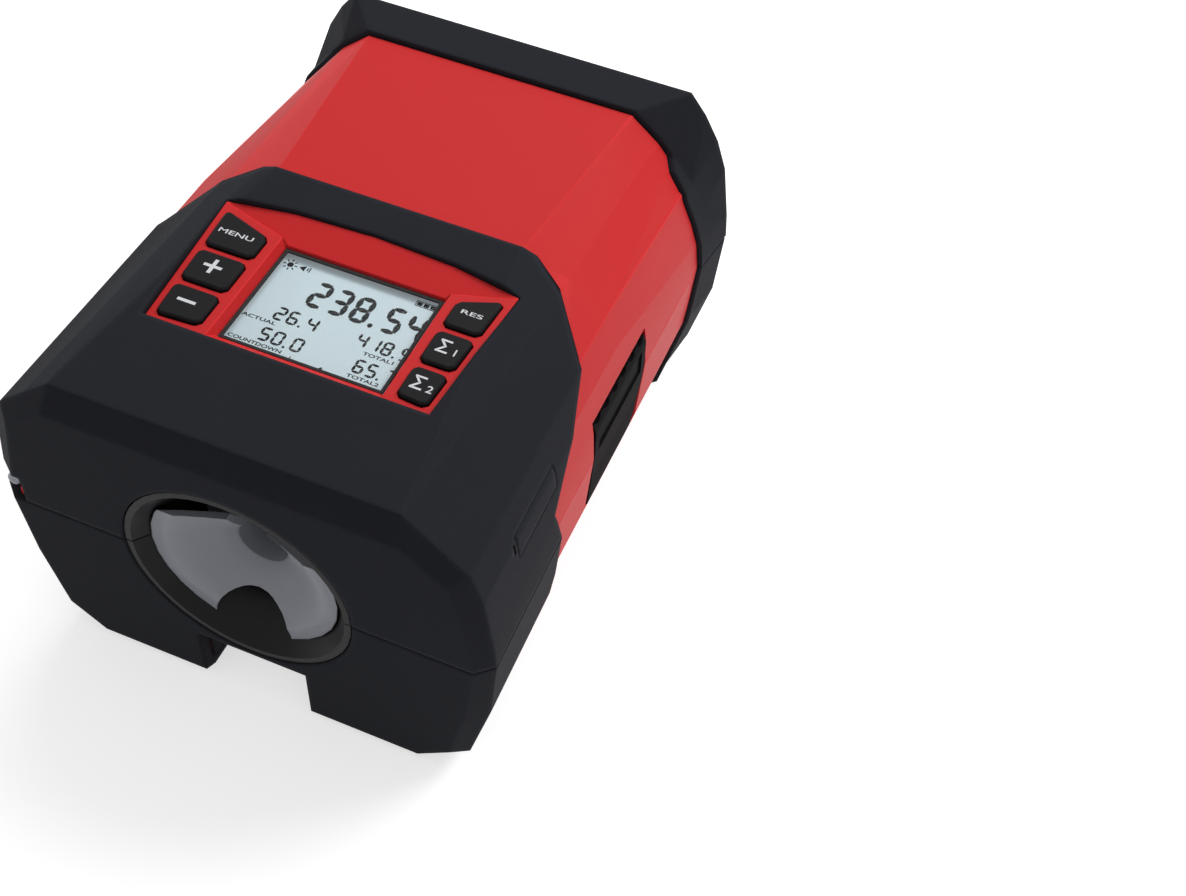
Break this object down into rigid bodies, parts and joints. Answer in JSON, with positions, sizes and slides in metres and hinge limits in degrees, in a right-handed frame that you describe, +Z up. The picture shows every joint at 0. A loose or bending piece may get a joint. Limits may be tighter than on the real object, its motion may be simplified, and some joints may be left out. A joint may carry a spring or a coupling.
{
  "type": "cable length counter",
  "caption": "Box-shaped cable length counter with a hinged lid, side latch, round cable way, sprung measuring wheel, display and keys.",
  "frame": {"origin": "bottom centre of the closed part, on the surface that it stands on", "axes": "+Y along the cable from the display end to the far end, +X from the hinge side to the latch side, +Z up"},
  "size_m": [0.1366, 0.172, 0.1012],
  "materials": {
    "red_polymer": "satin moulded red polymer",
    "black_rubber": "matt moulded black rubber",
    "black_polymer": "fine textured black polymer",
    "gloss_black": "glossy black polymer",
    "grey_polymer": "satin grey polymer",
    "steel": "ground steel",
    "spring_steel": "drawn spring wire",
    "circuit_board": "solder-masked glass epoxy",
    "clear_pane": "clear polymer pane",
    "display_cell": "pale liquid crystal cell",
    "cell_jacket": "metal jacket of a round cell"
  },
  "bodies": {
    "base": {"lower_shell": "red_polymer", "front_bumper_lower": "black_rubber", "rear_bumper_lower": "black_rubber", "base_plate": "black_polymer", "front_funnel_lower": "black_polymer", "rear_funnel_lower": "black_polymer", "front_cable_guide": "grey_polymer", "rear_cable_guide": "grey_polymer", "mounting_rod": "steel", "hinge_pin_front": "steel", "hinge_pin_rear": "steel", "hinge_spring_front": "spring_steel", "hinge_spring_rear": "spring_steel", "latch_pin": "steel", "pivot_pin_left": "steel", "pivot_pin_right": "steel", "arm_spring": "spring_steel"},
    "lid": {"upper_shell": "red_polymer", "front_bumper_upper": "black_rubber", "rear_bumper_upper": "black_rubber", "lid_plate": "black_polymer", "front_funnel_upper": "black_polymer", "rear_funnel_upper": "black_polymer", "catch_bar": "grey_polymer", "display_bezel": "red_polymer", "display_window": "clear_pane", "lcd_module": "display_cell", "display_gasket": "black_rubber", "circuit_board": "circuit_board", "keypad_mat_left": "black_rubber", "keypad_mat_right": "black_rubber", "buzzer": "black_polymer", "battery_tray": "black_polymer", "battery_cell_1": "cell_jacket", "battery_cell_2": "cell_jacket", "battery_cell_3": "cell_jacket", "port_cover": "black_rubber"},
    "latch": {"latch": "gloss_black"},
    "arm": {"measuring_arm": "red_polymer", "wheel_axle": "steel", "sensor_board": "circuit_board", "wheel_bearing_left": "steel", "wheel_bearing_right": "steel"},
    "wheel": {"measuring_wheel": "black_rubber", "wheel_end_ring_left": "steel", "wheel_end_ring_right": "steel", "magnet_ring": "spring_steel"},
    "key_menu_body": {"key_menu": "black_polymer"},
    "key_plus_body": {"key_plus": "black_polymer"},
    "key_minus_body": {"key_minus": "black_polymer"},
    "key_reset_body": {"key_reset": "black_polymer"},
    "key_sum_1_body": {"key_sum_1": "black_polymer"},
    "key_sum_2_body": {"key_sum_2": "black_polymer"}
  },
  "joints": [
    {"name": "lid_hinge", "type": "hinge", "parent": "base", "child": "lid", "pos_m": [-0.0644, 0, 0.0574], "axis": [0, -1, 0], "range_deg": [0, 50]},
    {"name": "latch_pivot", "type": "hinge", "parent": "base", "child": "latch", "pos_m": [0.0578, 0.0055, 0.032], "axis": [0, 1, 0], "range_deg": [0, 40]},
    {"name": "arm_pivot", "type": "hinge", "parent": "base", "child": "arm", "pos_m": [0, 0.05, 0.046], "axis": [1, 0, 0], "range_deg": [0, 30], "stiffness_Nm_per_rad": 0.1, "springref_deg": -28.65},
    {"name": "wheel_spin", "type": "hinge", "parent": "arm", "child": "wheel", "pos_m": [0, 0.007, 0.0431], "axis": [1, 0, 0], "continuous": true},
    {"name": "key_menu_press", "type": "slide", "parent": "lid", "child": "key_menu_body", "axis": [0, 0, -1], "range_m": [0, 0.0008], "stiffness_N_per_m": 800, "springref_m": -0.0005},
    {"name": "key_plus_press", "type": "slide", "parent": "lid", "child": "key_plus_body", "axis": [0, 0, -1], "range_m": [0, 0.0008], "stiffness_N_per_m": 800, "springref_m": -0.0005},
    {"name": "key_minus_press", "type": "slide", "parent": "lid", "child": "key_minus_body", "axis": [0, 0, -1], "range_m": [0, 0.0008], "stiffness_N_per_m": 800, "springref_m": -0.0005},
    {"name": "key_reset_press", "type": "slide", "parent": "lid", "child": "key_reset_body", "axis": [0, 0, -1], "range_m": [0, 0.0008], "stiffness_N_per_m": 800, "springref_m": -0.0005},
    {"name": "key_sum_1_press", "type": "slide", "parent": "lid", "child": "key_sum_1_body", "axis": [0, 0, -1], "range_m": [0, 0.0008], "stiffness_N_per_m": 800, "springref_m": -0.0005},
    {"name": "key_sum_2_press", "type": "slide", "parent": "lid", "child": "key_sum_2_body", "axis": [0, 0, -1], "range_m": [0, 0.0008], "stiffness_N_per_m": 800, "springref_m": -0.0005}
  ]
}
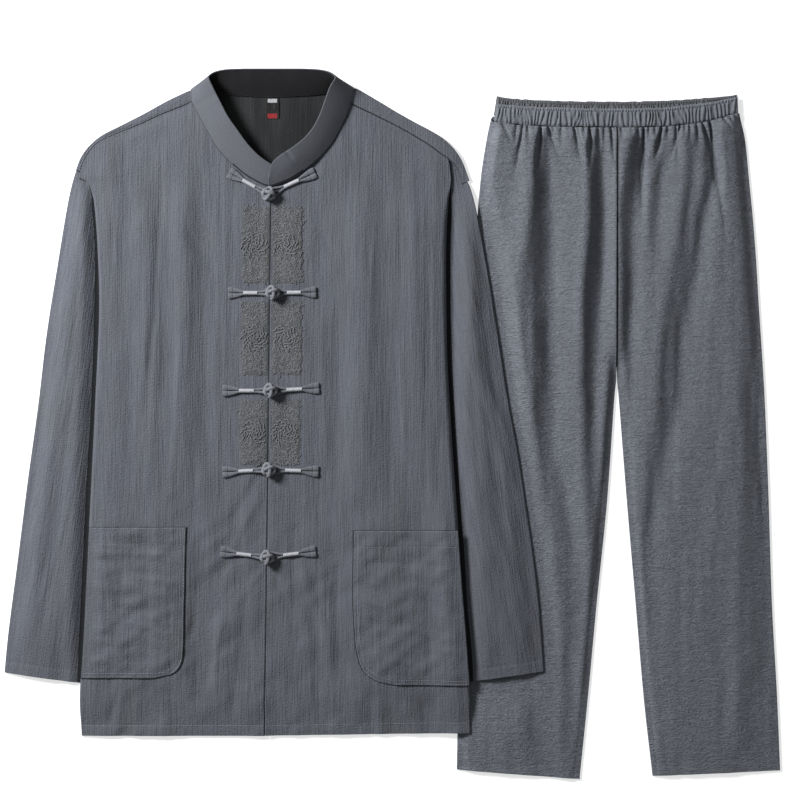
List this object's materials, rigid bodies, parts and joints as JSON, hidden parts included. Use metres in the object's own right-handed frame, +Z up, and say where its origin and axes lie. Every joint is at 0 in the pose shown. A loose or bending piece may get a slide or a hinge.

> _What to work on_
Above are some records. Print them all exactly.

> _Response to this task_
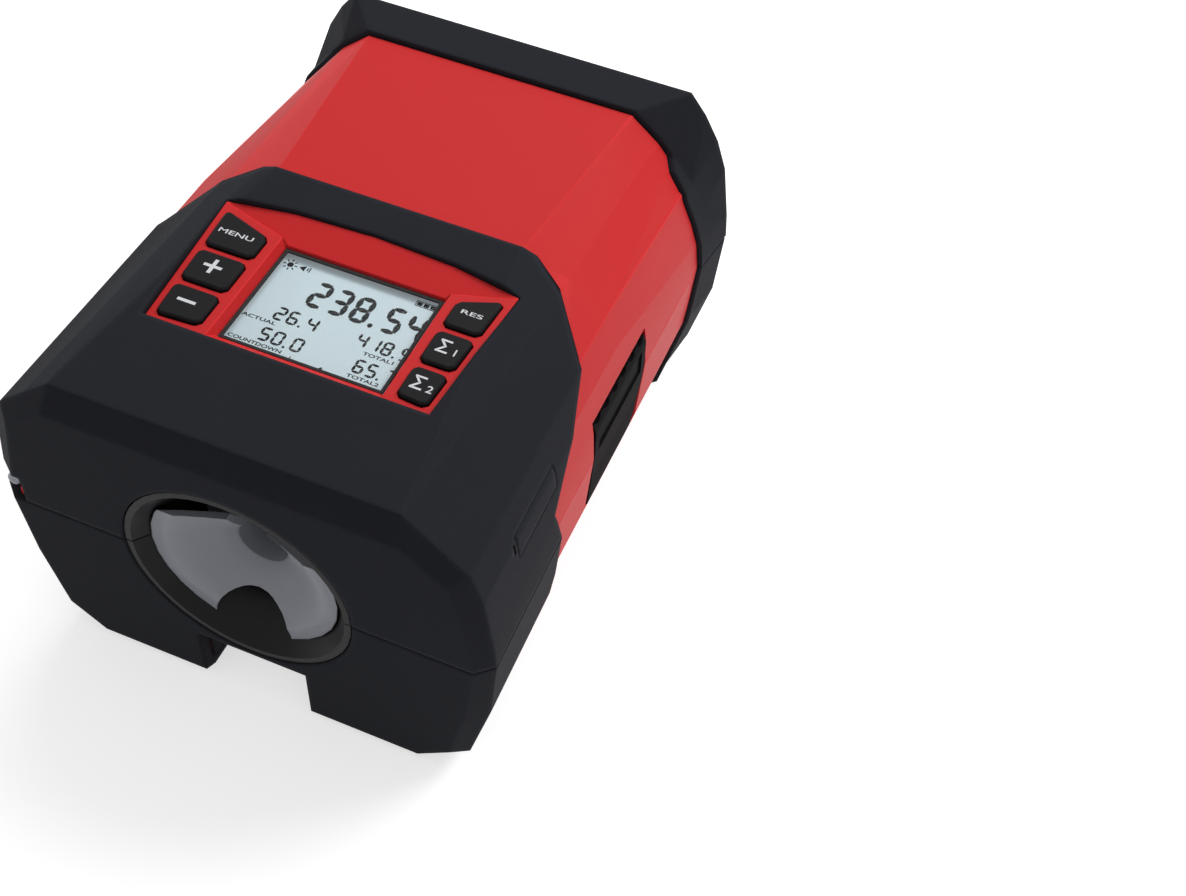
Break this object down into rigid bodies, parts and joints. Answer in JSON, with positions, sizes and slides in metres and hinge limits in degrees, in a right-handed frame that you describe, +Z up. The picture shows every joint at 0. A loose or bending piece may get a joint. Limits may be tighter than on the real object, its motion may be simplified, and some joints may be left out. A joint may carry a spring or a coupling.
{
  "type": "cable length counter",
  "caption": "Box-shaped cable length counter with a hinged lid, side latch, round cable way, sprung measuring wheel, display and keys.",
  "frame": {"origin": "bottom centre of the closed part, on the surface that it stands on", "axes": "+Y along the cable from the display end to the far end, +X from the hinge side to the latch side, +Z up"},
  "size_m": [0.1366, 0.172, 0.1012],
  "materials": {
    "red_polymer": "satin moulded red polymer",
    "black_rubber": "matt moulded black rubber",
    "black_polymer": "fine textured black polymer",
    "gloss_black": "glossy black polymer",
    "grey_polymer": "satin grey polymer",
    "steel": "ground steel",
    "spring_steel": "drawn spring wire",
    "circuit_board": "solder-masked glass epoxy",
    "clear_pane": "clear polymer pane",
    "display_cell": "pale liquid crystal cell",
    "cell_jacket": "metal jacket of a round cell"
  },
  "bodies": {
    "base": {"lower_shell": "red_polymer", "front_bumper_lower": "black_rubber", "rear_bumper_lower": "black_rubber", "base_plate": "black_polymer", "front_funnel_lower": "black_polymer", "rear_funnel_lower": "black_polymer", "front_cable_guide": "grey_polymer", "rear_cable_guide": "grey_polymer", "mounting_rod": "steel", "hinge_pin_front": "steel", "hinge_pin_rear": "steel", "hinge_spring_front": "spring_steel", "hinge_spring_rear": "spring_steel", "latch_pin": "steel", "pivot_pin_left": "steel", "pivot_pin_right": "steel", "arm_spring": "spring_steel"},
    "lid": {"upper_shell": "red_polymer", "front_bumper_upper": "black_rubber", "rear_bumper_upper": "black_rubber", "lid_plate": "black_polymer", "front_funnel_upper": "black_polymer", "rear_funnel_upper": "black_polymer", "catch_bar": "grey_polymer", "display_bezel": "red_polymer", "display_window": "clear_pane", "lcd_module": "display_cell", "display_gasket": "black_rubber", "circuit_board": "circuit_board", "keypad_mat_left": "black_rubber", "keypad_mat_right": "black_rubber", "buzzer": "black_polymer", "battery_tray": "black_polymer", "battery_cell_1": "cell_jacket", "battery_cell_2": "cell_jacket", "battery_cell_3": "cell_jacket", "port_cover": "black_rubber"},
    "latch": {"latch": "gloss_black"},
    "arm": {"measuring_arm": "red_polymer", "wheel_axle": "steel", "sensor_board": "circuit_board", "wheel_bearing_left": "steel", "wheel_bearing_right": "steel"},
    "wheel": {"measuring_wheel": "black_rubber", "wheel_end_ring_left": "steel", "wheel_end_ring_right": "steel", "magnet_ring": "spring_steel"},
    "key_menu_body": {"key_menu": "black_polymer"},
    "key_plus_body": {"key_plus": "black_polymer"},
    "key_minus_body": {"key_minus": "black_polymer"},
    "key_reset_body": {"key_reset": "black_polymer"},
    "key_sum_1_body": {"key_sum_1": "black_polymer"},
    "key_sum_2_body": {"key_sum_2": "black_polymer"}
  },
  "joints": [
    {"name": "lid_hinge", "type": "hinge", "parent": "base", "child": "lid", "pos_m": [-0.0644, 0, 0.0574], "axis": [0, -1, 0], "range_deg": [0, 50]},
    {"name": "latch_pivot", "type": "hinge", "parent": "base", "child": "latch", "pos_m": [0.0578, 0.0055, 0.032], "axis": [0, 1, 0], "range_deg": [0, 40]},
    {"name": "arm_pivot", "type": "hinge", "parent": "base", "child": "arm", "pos_m": [0, 0.05, 0.046], "axis": [1, 0, 0], "range_deg": [0, 30], "stiffness_Nm_per_rad": 0.1, "springref_deg": -28.65},
    {"name": "wheel_spin", "type": "hinge", "parent": "arm", "child": "wheel", "pos_m": [0, 0.007, 0.0431], "axis": [1, 0, 0], "continuous": true},
    {"name": "key_menu_press", "type": "slide", "parent": "lid", "child": "key_menu_body", "axis": [0, 0, -1], "range_m": [0, 0.0008], "stiffness_N_per_m": 800, "springref_m": -0.0005},
    {"name": "key_plus_press", "type": "slide", "parent": "lid", "child": "key_plus_body", "axis": [0, 0, -1], "range_m": [0, 0.0008], "stiffness_N_per_m": 800, "springref_m": -0.0005},
    {"name": "key_minus_press", "type": "slide", "parent": "lid", "child": "key_minus_body", "axis": [0, 0, -1], "range_m": [0, 0.0008], "stiffness_N_per_m": 800, "springref_m": -0.0005},
    {"name": "key_reset_press", "type": "slide", "parent": "lid", "child": "key_reset_body", "axis": [0, 0, -1], "range_m": [0, 0.0008], "stiffness_N_per_m": 800, "springref_m": -0.0005},
    {"name": "key_sum_1_press", "type": "slide", "parent": "lid", "child": "key_sum_1_body", "axis": [0, 0, -1], "range_m": [0, 0.0008], "stiffness_N_per_m": 800, "springref_m": -0.0005},
    {"name": "key_sum_2_press", "type": "slide", "parent": "lid", "child": "key_sum_2_body", "axis": [0, 0, -1], "range_m": [0, 0.0008], "stiffness_N_per_m": 800, "springref_m": -0.0005}
  ]
}
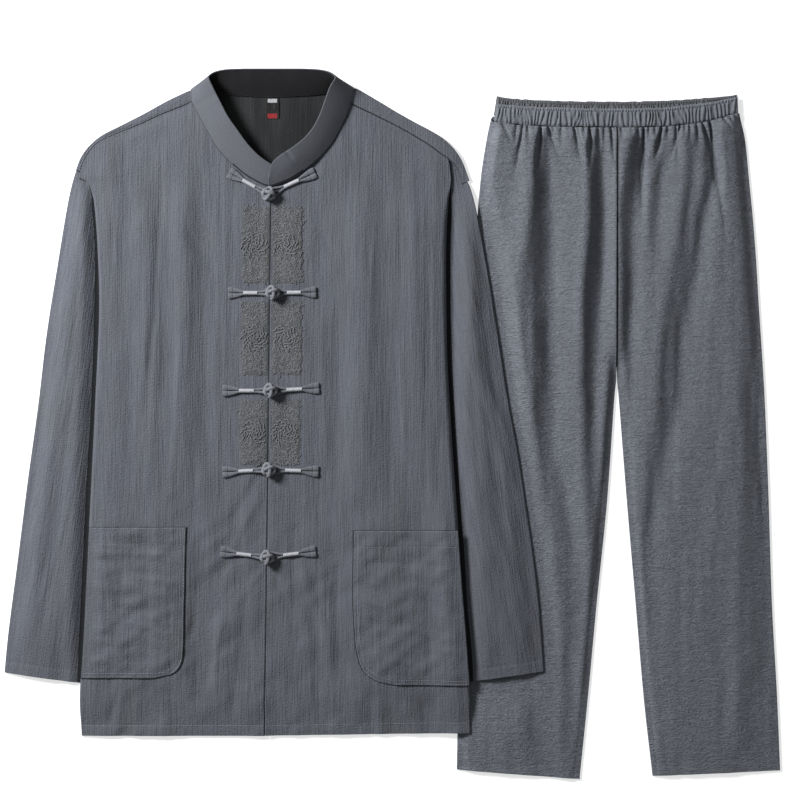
List this object's materials, rigid bodies, parts and joints as JSON, hidden parts included. Use metres in the object's own right-handed frame, +Z up, and say where its origin and axes lie. Every joint is at 0 in the pose shown. A loose or bending piece may get a slide or a hinge.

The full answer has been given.